►

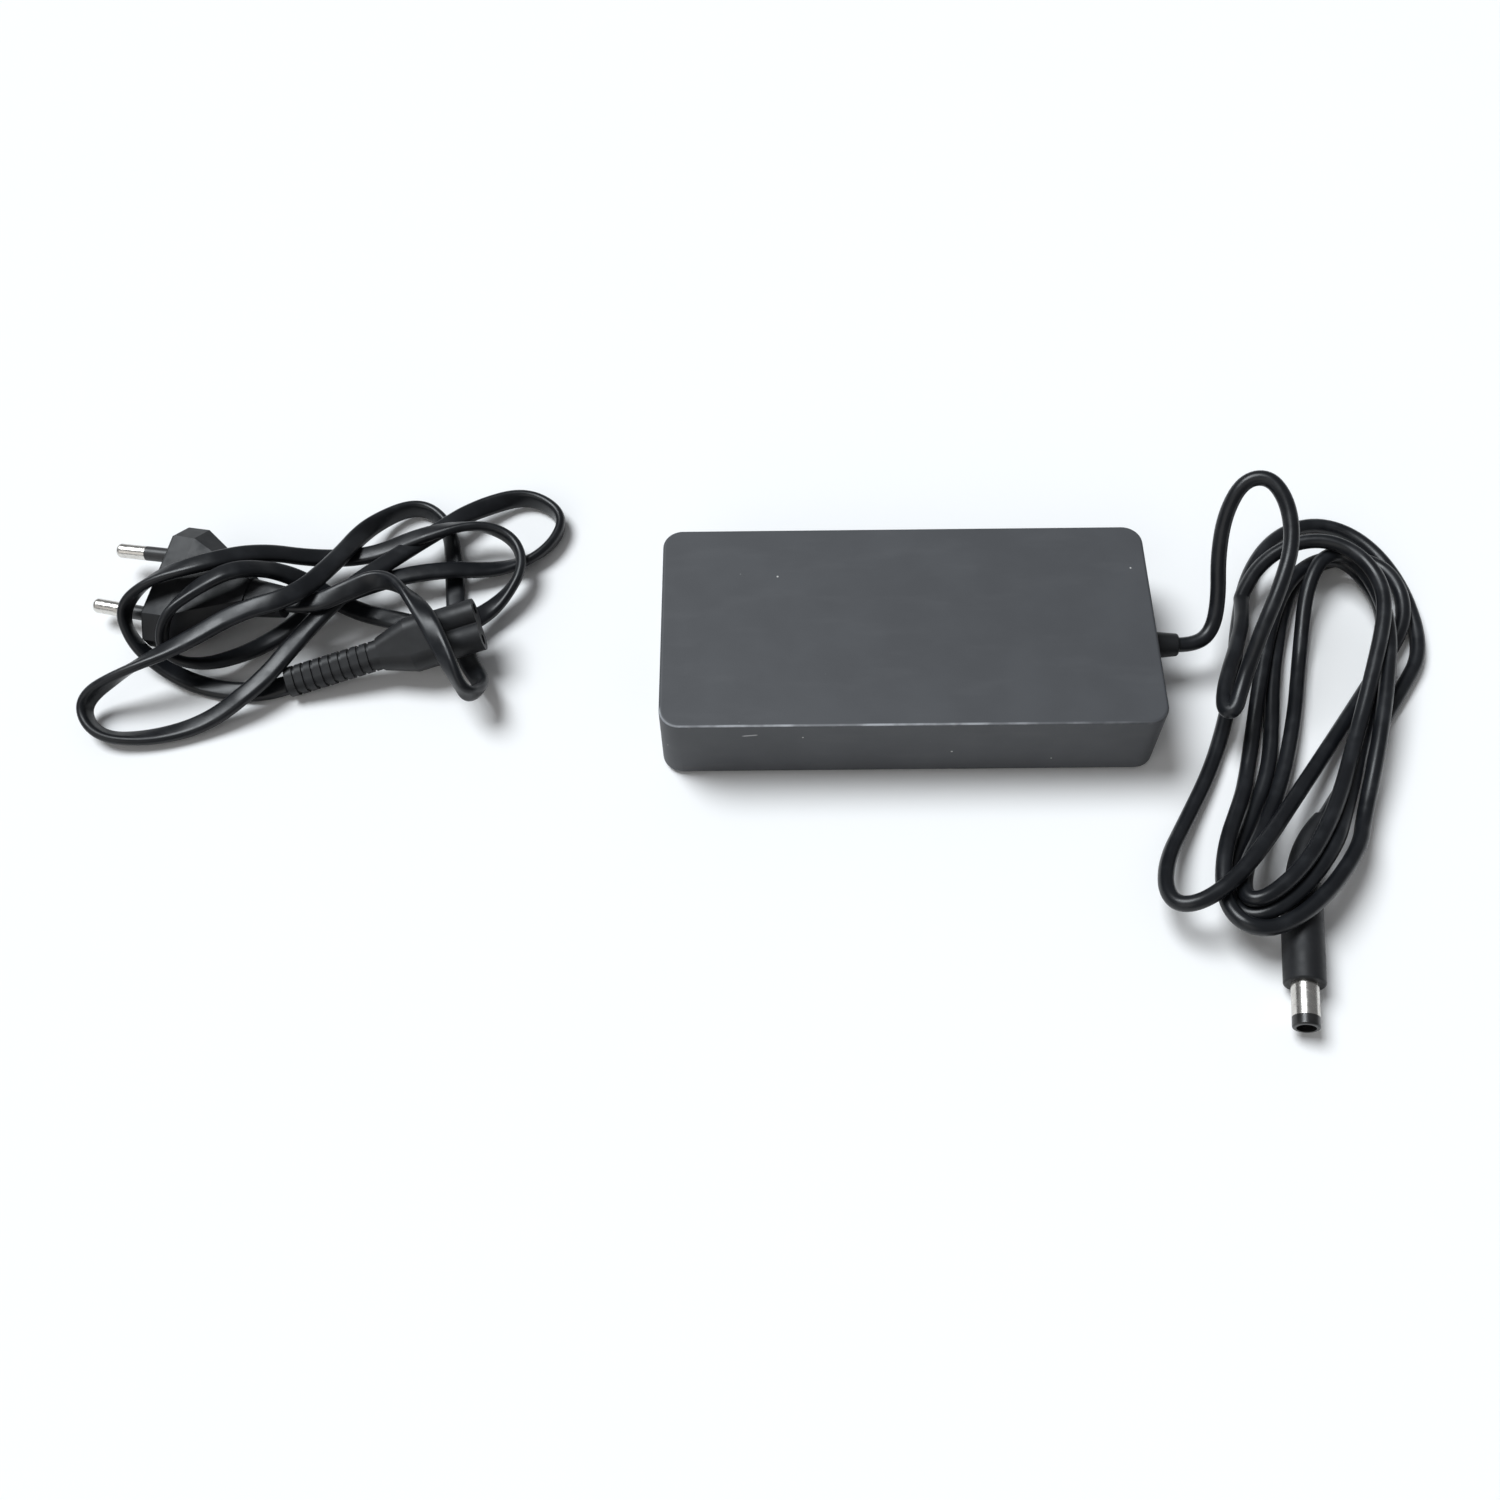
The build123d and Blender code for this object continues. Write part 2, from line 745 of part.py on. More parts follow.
def connector_body():
    """Figure-8 nose, grip and neck, with the two contact cavities."""
    nose = extrude(across_x(figure_eight(), -nose_length), amount=nose_length)
    grip_end = -nose_length - grip_length
    grip = loft(
        [
            across_x(RectangleRounded(grip_width, grip_thickness, 4.0), -nose_length),
            across_x(RectangleRounded(grip_width, grip_thickness, 4.0), -nose_length - grip_length * 0.45),
            across_x(RectangleRounded(neck_width + 1.0, neck_thickness + 1.0, 3.2), grip_end),
        ],
        ruled=True,
    )
    body = nose + grip
    for side in (-1, 1):
        y = side * pin_pitch / 2
        body -= rod_x(socket_mouth_radius, -socket_mouth_depth, 0, y)
        body -= rod_x(socket_radius + socket_wall, -socket_mouth_depth - socket_length, -socket_mouth_depth, y)
    return lay(connector_place, connector_turn) * body


def connector_contacts():
    """Two tubular spring contacts."""
    contacts = []
    for side in (-1, 1):
        y = side * pin_pitch / 2
        start = -socket_mouth_depth - socket_length
        tube = rod_x(socket_radius + socket_wall, start, -socket_mouth_depth, y)
        tube -= rod_x(socket_radius, start, -socket_mouth_depth, y)
        contacts.append(lay(connector_place, connector_turn) * tube)
    return contacts


def connector_relief():
    """Ribbed strain relief behind the grip."""
    start = -nose_length - grip_length
    section = RectangleRounded(neck_width, neck_thickness, 2.8)
    relief = extrude(across_x(section, start - connector_relief_length), amount=connector_relief_length)
    pitch = connector_relief_length / (relief_rib_count + 1)
    groove = RectangleRounded(neck_width + 4, neck_thickness + 4, 3.0) - RectangleRounded(
        neck_width - 2 * relief_rib_depth, neck_thickness - 2 * relief_rib_depth, 2.4
    )
    for rib in range(1, relief_rib_count + 1):
        x = start - rib * pitch
        relief -= extrude(across_x(groove, x - relief_rib_gap / 2), amount=relief_rib_gap)
    return lay(connector_place, connector_turn) * relief


# Mains plug ---------------------------------------------------------------------------------------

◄

[Exercise]: Extract the data exactly as given.

[Result of the task]:
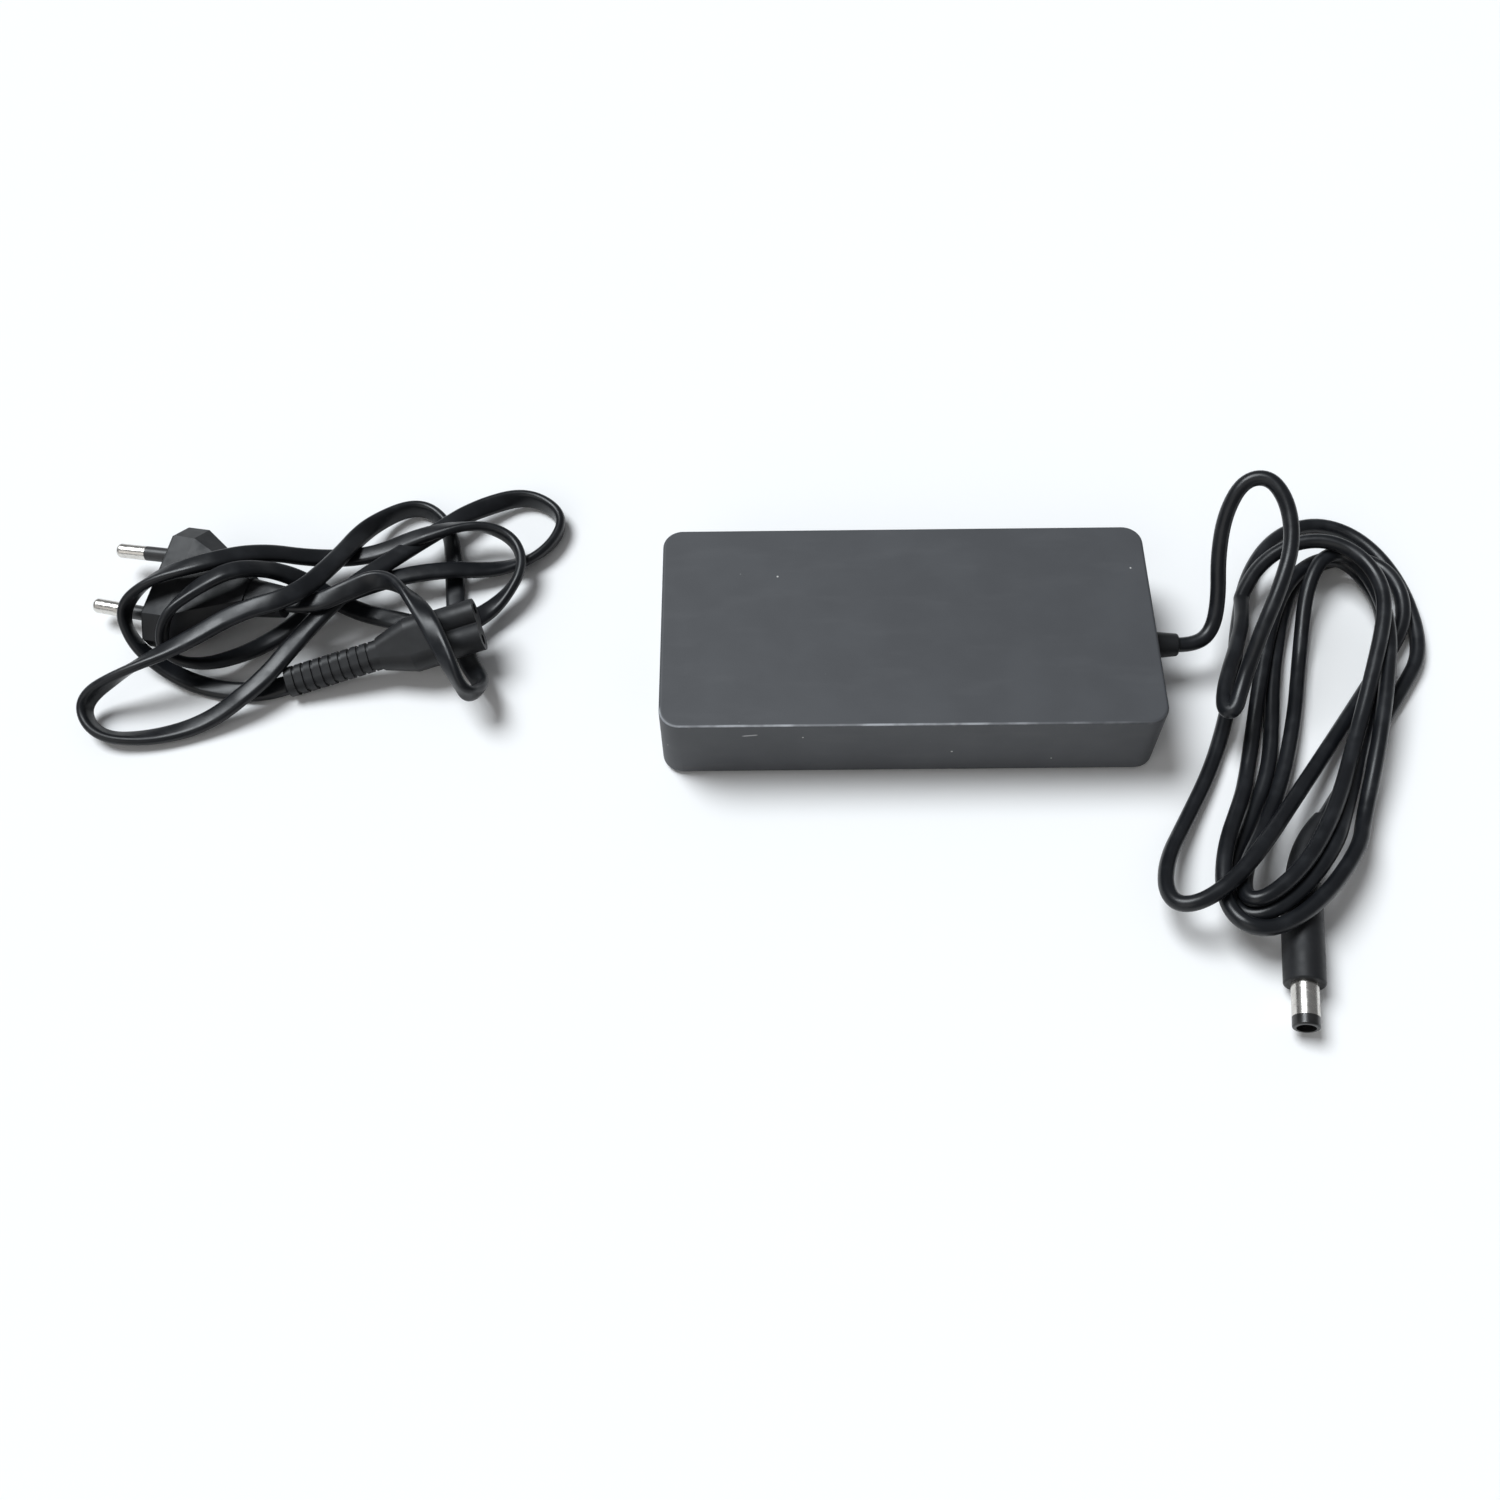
The build123d and Blender code for this object continues. Write part 2, from line 745 of part.py on. More parts follow.
def connector_body():
    """Figure-8 nose, grip and neck, with the two contact cavities."""
    nose = extrude(across_x(figure_eight(), -nose_length), amount=nose_length)
    grip_end = -nose_length - grip_length
    grip = loft(
        [
            across_x(RectangleRounded(grip_width, grip_thickness, 4.0), -nose_length),
            across_x(RectangleRounded(grip_width, grip_thickness, 4.0), -nose_length - grip_length * 0.45),
            across_x(RectangleRounded(neck_width + 1.0, neck_thickness + 1.0, 3.2), grip_end),
        ],
        ruled=True,
    )
    body = nose + grip
    for side in (-1, 1):
        y = side * pin_pitch / 2
        body -= rod_x(socket_mouth_radius, -socket_mouth_depth, 0, y)
        body -= rod_x(socket_radius + socket_wall, -socket_mouth_depth - socket_length, -socket_mouth_depth, y)
    return lay(connector_place, connector_turn) * body


def connector_contacts():
    """Two tubular spring contacts."""
    contacts = []
    for side in (-1, 1):
        y = side * pin_pitch / 2
        start = -socket_mouth_depth - socket_length
        tube = rod_x(socket_radius + socket_wall, start, -socket_mouth_depth, y)
        tube -= rod_x(socket_radius, start, -socket_mouth_depth, y)
        contacts.append(lay(connector_place, connector_turn) * tube)
    return contacts


def connector_relief():
    """Ribbed strain relief behind the grip."""
    start = -nose_length - grip_length
    section = RectangleRounded(neck_width, neck_thickness, 2.8)
    relief = extrude(across_x(section, start - connector_relief_length), amount=connector_relief_length)
    pitch = connector_relief_length / (relief_rib_count + 1)
    groove = RectangleRounded(neck_width + 4, neck_thickness + 4, 3.0) - RectangleRounded(
        neck_width - 2 * relief_rib_depth, neck_thickness - 2 * relief_rib_depth, 2.4
    )
    for rib in range(1, relief_rib_count + 1):
        x = start - rib * pitch
        relief -= extrude(across_x(groove, x - relief_rib_gap / 2), amount=relief_rib_gap)
    return lay(connector_place, connector_turn) * relief


# Mains plug ---------------------------------------------------------------------------------------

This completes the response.